═══ Data shown ═══
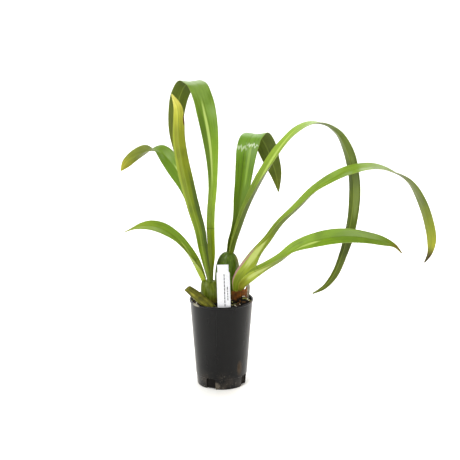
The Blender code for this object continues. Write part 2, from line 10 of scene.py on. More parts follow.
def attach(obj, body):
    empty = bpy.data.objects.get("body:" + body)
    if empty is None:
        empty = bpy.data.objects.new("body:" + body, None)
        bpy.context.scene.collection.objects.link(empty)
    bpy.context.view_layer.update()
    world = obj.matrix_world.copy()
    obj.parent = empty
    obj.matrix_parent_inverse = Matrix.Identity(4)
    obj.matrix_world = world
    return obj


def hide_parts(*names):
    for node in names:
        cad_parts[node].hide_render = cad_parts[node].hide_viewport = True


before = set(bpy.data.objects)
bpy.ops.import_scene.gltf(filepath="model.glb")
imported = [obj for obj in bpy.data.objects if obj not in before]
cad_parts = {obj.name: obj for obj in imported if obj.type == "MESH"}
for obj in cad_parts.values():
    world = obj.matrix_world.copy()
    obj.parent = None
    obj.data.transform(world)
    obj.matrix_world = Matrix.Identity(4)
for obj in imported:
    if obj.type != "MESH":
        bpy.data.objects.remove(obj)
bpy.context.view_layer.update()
scene = bpy.context.scene
mm = 0.001


# Small helpers for colours, nodes and edit mode

def hexColour(code):
    # sRGB hex to the linear colour that a shader takes
    parts = [int(code[i:i + 2], 16) / 255 for i in (1, 3, 5)]
    return (*[p / 12.92 if p <= 0.04045 else ((p + 0.055) / 1.055) ** 2.4 for p in parts], 1)


def addNode(tree, kind, inputs=(), **settings):
    # inputs by place or name: a socket, a number or a hex colour; settings go to the node, stops to its ramp
    node = tree.nodes.new("ShaderNode" + kind)
    stops = settings.pop("stops", ())
    for key, value in settings.items():
        setattr(node, key, value)
    while stops and len(node.color_ramp.elements) < len(stops):
        node.color_ramp.elements.new(0.5)
    for index, (place, colour) in enumerate(stops):
        node.color_ramp.elements[index].position = place
        node.color_ramp.elements[index].color = hexColour(colour)
    for key, value in (inputs.items() if isinstance(inputs, dict) else enumerate(inputs)):
        if isinstance(value, bpy.types.NodeSocket):
            tree.links.new(value, node.inputs[key])
        else:
            node.inputs[key].default_value = hexColour(value) if isinstance(value, str) else value
    return node.outputs[2 if kind == "Mix" else 0]


def newMaterial(name, roughness, ior=1.46, specular=0.5):
    # a Principled material, with its tree, its shader and the Object coordinates
    made = bpy.data.materials.new(name)
    made.use_nodes = True
    shader = made.node_tree.nodes["Principled BSDF"]
    shader.inputs["Roughness"].default_value = roughness
    shader.inputs["IOR"].default_value = ior
    shader.inputs["Specular IOR Level"].default_value = specular
    place = addNode(made.node_tree, "TexCoord").node.outputs["Object"]
    return made, made.node_tree, shader, place


def finishMaterial(tree, shader, colour, roughness=None, height=None, distance=0.1 * mm, strength=0.5):
    tree.links.new(colour, shader.inputs["Base Color"])
    if roughness is not None:
        tree.links.new(roughness, shader.inputs["Roughness"])
    if height is not None:
        bump = addNode(tree, "Bump", {"Height": height, "Strength": strength, "Distance": distance})
        tree.links.new(bump, shader.inputs["Normal"])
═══
- **Task**
Each line of the listing should be echoed back exactly.

- **Solution to the problem**
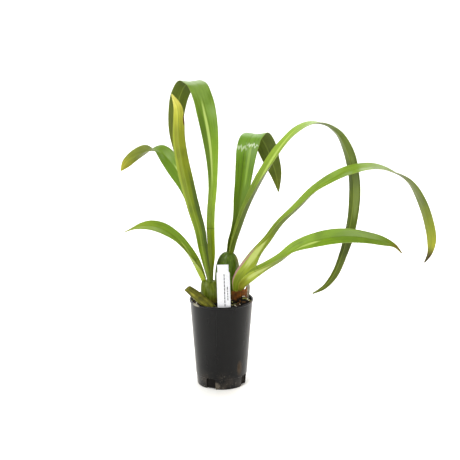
The Blender code for this object continues. Write part 2, from line 10 of scene.py on. More parts follow.
def attach(obj, body):
    empty = bpy.data.objects.get("body:" + body)
    if empty is None:
        empty = bpy.data.objects.new("body:" + body, None)
        bpy.context.scene.collection.objects.link(empty)
    bpy.context.view_layer.update()
    world = obj.matrix_world.copy()
    obj.parent = empty
    obj.matrix_parent_inverse = Matrix.Identity(4)
    obj.matrix_world = world
    return obj


def hide_parts(*names):
    for node in names:
        cad_parts[node].hide_render = cad_parts[node].hide_viewport = True


before = set(bpy.data.objects)
bpy.ops.import_scene.gltf(filepath="model.glb")
imported = [obj for obj in bpy.data.objects if obj not in before]
cad_parts = {obj.name: obj for obj in imported if obj.type == "MESH"}
for obj in cad_parts.values():
    world = obj.matrix_world.copy()
    obj.parent = None
    obj.data.transform(world)
    obj.matrix_world = Matrix.Identity(4)
for obj in imported:
    if obj.type != "MESH":
        bpy.data.objects.remove(obj)
bpy.context.view_layer.update()
scene = bpy.context.scene
mm = 0.001


# Small helpers for colours, nodes and edit mode

def hexColour(code):
    # sRGB hex to the linear colour that a shader takes
    parts = [int(code[i:i + 2], 16) / 255 for i in (1, 3, 5)]
    return (*[p / 12.92 if p <= 0.04045 else ((p + 0.055) / 1.055) ** 2.4 for p in parts], 1)


def addNode(tree, kind, inputs=(), **settings):
    # inputs by place or name: a socket, a number or a hex colour; settings go to the node, stops to its ramp
    node = tree.nodes.new("ShaderNode" + kind)
    stops = settings.pop("stops", ())
    for key, value in settings.items():
        setattr(node, key, value)
    while stops and len(node.color_ramp.elements) < len(stops):
        node.color_ramp.elements.new(0.5)
    for index, (place, colour) in enumerate(stops):
        node.color_ramp.elements[index].position = place
        node.color_ramp.elements[index].color = hexColour(colour)
    for key, value in (inputs.items() if isinstance(inputs, dict) else enumerate(inputs)):
        if isinstance(value, bpy.types.NodeSocket):
            tree.links.new(value, node.inputs[key])
        else:
            node.inputs[key].default_value = hexColour(value) if isinstance(value, str) else value
    return node.outputs[2 if kind == "Mix" else 0]


def newMaterial(name, roughness, ior=1.46, specular=0.5):
    # a Principled material, with its tree, its shader and the Object coordinates
    made = bpy.data.materials.new(name)
    made.use_nodes = True
    shader = made.node_tree.nodes["Principled BSDF"]
    shader.inputs["Roughness"].default_value = roughness
    shader.inputs["IOR"].default_value = ior
    shader.inputs["Specular IOR Level"].default_value = specular
    place = addNode(made.node_tree, "TexCoord").node.outputs["Object"]
    return made, made.node_tree, shader, place


def finishMaterial(tree, shader, colour, roughness=None, height=None, distance=0.1 * mm, strength=0.5):
    tree.links.new(colour, shader.inputs["Base Color"])
    if roughness is not None:
        tree.links.new(roughness, shader.inputs["Roughness"])
    if height is not None:
        bump = addNode(tree, "Bump", {"Height": height, "Strength": strength, "Distance": distance})
        tree.links.new(bump, shader.inputs["Normal"])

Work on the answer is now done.